* SHORT PROBLEM *
Please count the lines below that contain the word "reservoir", and reply with that number alone.

* DATASET CONTENT *

* Start *

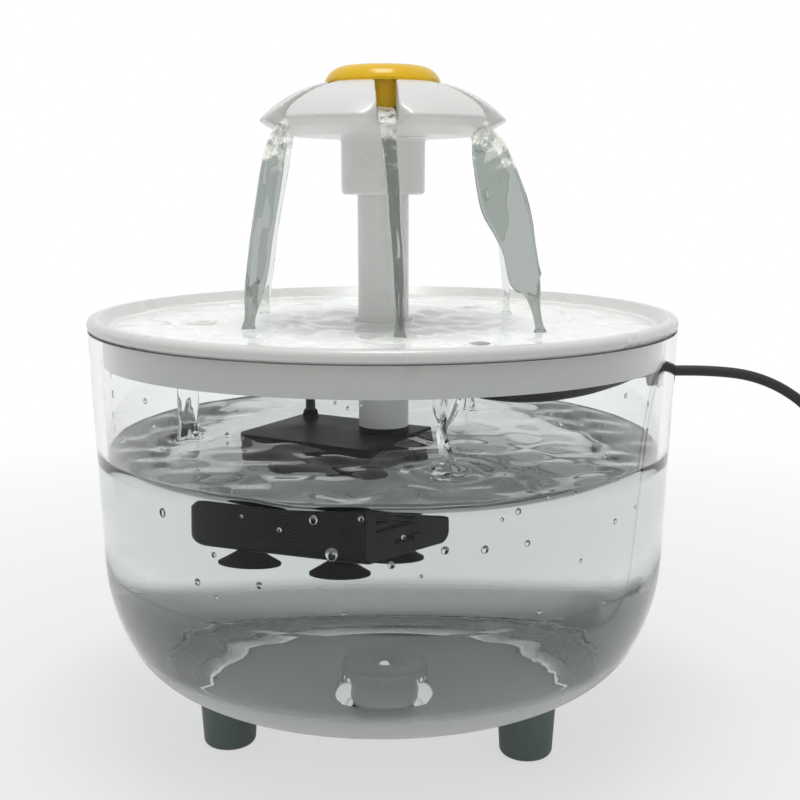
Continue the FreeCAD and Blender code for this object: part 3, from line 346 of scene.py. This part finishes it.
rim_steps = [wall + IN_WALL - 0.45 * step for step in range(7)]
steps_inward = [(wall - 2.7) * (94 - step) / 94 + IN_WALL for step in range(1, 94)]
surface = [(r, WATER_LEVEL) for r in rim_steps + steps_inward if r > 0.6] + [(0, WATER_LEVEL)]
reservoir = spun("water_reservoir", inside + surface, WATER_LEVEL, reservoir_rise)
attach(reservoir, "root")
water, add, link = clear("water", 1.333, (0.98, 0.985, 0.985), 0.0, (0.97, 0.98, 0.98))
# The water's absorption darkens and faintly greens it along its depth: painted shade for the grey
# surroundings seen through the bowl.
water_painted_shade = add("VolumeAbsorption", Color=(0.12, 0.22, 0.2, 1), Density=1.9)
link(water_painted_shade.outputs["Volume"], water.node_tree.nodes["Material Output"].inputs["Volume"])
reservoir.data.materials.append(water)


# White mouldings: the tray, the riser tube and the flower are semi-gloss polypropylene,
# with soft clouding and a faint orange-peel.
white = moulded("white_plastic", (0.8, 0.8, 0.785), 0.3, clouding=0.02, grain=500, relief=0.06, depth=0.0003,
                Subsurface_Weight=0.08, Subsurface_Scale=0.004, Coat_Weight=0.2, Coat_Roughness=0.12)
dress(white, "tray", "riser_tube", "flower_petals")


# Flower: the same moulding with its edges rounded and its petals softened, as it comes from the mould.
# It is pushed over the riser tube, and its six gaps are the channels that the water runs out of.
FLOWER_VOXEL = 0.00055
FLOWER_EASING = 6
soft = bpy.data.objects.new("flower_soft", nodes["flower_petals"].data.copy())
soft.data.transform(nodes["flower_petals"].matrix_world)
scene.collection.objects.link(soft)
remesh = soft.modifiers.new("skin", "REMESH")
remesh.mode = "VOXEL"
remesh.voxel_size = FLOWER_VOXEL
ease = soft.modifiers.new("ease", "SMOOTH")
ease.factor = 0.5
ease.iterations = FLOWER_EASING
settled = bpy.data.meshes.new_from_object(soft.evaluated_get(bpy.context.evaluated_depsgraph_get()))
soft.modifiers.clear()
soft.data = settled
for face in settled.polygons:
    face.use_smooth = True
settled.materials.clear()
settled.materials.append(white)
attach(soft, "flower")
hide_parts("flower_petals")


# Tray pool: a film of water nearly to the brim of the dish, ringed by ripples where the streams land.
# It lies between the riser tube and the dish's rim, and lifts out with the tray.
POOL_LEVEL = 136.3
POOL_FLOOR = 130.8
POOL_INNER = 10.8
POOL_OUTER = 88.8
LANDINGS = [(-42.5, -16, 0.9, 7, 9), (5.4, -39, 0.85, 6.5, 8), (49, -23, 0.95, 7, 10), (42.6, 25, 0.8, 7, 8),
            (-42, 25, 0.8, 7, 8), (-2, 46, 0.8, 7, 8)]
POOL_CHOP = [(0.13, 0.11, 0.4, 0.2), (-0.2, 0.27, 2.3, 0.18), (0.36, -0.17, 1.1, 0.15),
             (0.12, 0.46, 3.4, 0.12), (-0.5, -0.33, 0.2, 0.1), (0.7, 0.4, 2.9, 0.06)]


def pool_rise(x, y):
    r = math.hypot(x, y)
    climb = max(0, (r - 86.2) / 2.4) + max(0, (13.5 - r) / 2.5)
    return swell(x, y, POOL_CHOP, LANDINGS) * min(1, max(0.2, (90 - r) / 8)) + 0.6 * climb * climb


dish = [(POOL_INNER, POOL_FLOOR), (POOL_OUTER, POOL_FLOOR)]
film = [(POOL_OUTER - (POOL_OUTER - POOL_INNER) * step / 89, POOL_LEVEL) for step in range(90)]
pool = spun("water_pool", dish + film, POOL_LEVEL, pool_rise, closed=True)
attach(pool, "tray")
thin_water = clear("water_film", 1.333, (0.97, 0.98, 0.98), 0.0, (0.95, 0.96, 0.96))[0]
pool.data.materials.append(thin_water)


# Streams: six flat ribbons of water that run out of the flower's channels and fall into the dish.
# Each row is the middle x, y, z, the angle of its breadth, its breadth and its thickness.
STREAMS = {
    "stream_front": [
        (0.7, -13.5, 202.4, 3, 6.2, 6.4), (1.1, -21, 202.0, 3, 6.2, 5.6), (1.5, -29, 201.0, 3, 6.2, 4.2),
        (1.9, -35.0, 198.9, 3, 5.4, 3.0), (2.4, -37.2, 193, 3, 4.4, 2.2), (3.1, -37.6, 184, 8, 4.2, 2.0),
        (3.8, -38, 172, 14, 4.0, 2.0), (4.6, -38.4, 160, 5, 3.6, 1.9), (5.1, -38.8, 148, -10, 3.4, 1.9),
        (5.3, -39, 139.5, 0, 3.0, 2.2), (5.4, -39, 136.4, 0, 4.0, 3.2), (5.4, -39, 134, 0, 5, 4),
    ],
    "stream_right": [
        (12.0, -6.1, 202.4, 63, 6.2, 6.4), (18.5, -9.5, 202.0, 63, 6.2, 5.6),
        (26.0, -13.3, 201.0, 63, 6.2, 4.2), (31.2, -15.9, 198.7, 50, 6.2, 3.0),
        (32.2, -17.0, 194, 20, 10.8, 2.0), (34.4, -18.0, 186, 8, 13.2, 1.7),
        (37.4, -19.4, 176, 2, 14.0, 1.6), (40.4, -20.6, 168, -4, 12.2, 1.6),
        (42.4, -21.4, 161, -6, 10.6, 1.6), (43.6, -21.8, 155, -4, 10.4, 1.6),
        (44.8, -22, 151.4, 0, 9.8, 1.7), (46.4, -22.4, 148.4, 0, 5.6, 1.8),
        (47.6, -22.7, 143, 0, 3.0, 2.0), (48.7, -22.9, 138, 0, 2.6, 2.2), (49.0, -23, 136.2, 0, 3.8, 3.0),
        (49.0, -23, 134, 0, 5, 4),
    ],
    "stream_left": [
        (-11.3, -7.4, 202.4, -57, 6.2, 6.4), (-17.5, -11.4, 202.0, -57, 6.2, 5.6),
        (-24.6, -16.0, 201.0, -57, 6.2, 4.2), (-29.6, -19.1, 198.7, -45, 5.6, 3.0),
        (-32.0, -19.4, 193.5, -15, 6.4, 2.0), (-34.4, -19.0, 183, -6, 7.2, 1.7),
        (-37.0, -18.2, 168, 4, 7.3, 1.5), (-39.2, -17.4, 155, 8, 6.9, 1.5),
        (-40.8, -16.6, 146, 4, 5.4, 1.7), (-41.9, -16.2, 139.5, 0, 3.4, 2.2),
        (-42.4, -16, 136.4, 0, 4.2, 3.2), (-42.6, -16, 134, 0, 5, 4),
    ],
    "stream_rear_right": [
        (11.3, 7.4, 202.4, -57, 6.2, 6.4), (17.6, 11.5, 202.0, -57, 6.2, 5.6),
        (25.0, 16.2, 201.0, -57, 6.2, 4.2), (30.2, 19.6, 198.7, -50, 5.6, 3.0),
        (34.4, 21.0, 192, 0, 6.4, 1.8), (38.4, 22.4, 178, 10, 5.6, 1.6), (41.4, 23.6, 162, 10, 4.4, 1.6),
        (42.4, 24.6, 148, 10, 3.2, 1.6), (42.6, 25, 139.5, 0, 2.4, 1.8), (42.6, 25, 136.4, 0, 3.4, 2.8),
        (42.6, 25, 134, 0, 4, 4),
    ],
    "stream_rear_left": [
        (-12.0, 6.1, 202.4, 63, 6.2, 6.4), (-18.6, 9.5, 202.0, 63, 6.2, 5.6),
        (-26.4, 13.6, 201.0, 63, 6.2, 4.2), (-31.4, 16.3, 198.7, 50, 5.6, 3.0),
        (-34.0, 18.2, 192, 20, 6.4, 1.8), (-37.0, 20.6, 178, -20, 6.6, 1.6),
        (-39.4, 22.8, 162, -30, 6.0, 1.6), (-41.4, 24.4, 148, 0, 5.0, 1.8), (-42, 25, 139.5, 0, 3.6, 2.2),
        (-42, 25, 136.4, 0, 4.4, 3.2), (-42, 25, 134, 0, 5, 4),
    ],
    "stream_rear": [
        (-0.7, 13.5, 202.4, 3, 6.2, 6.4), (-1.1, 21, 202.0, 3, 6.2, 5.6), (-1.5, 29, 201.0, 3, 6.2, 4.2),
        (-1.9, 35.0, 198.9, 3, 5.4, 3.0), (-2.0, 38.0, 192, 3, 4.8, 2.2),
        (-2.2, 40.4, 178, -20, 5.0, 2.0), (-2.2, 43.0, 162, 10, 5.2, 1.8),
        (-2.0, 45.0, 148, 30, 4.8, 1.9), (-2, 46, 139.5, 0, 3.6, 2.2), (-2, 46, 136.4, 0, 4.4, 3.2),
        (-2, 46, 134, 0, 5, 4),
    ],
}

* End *

* TASK OUTPUT *
3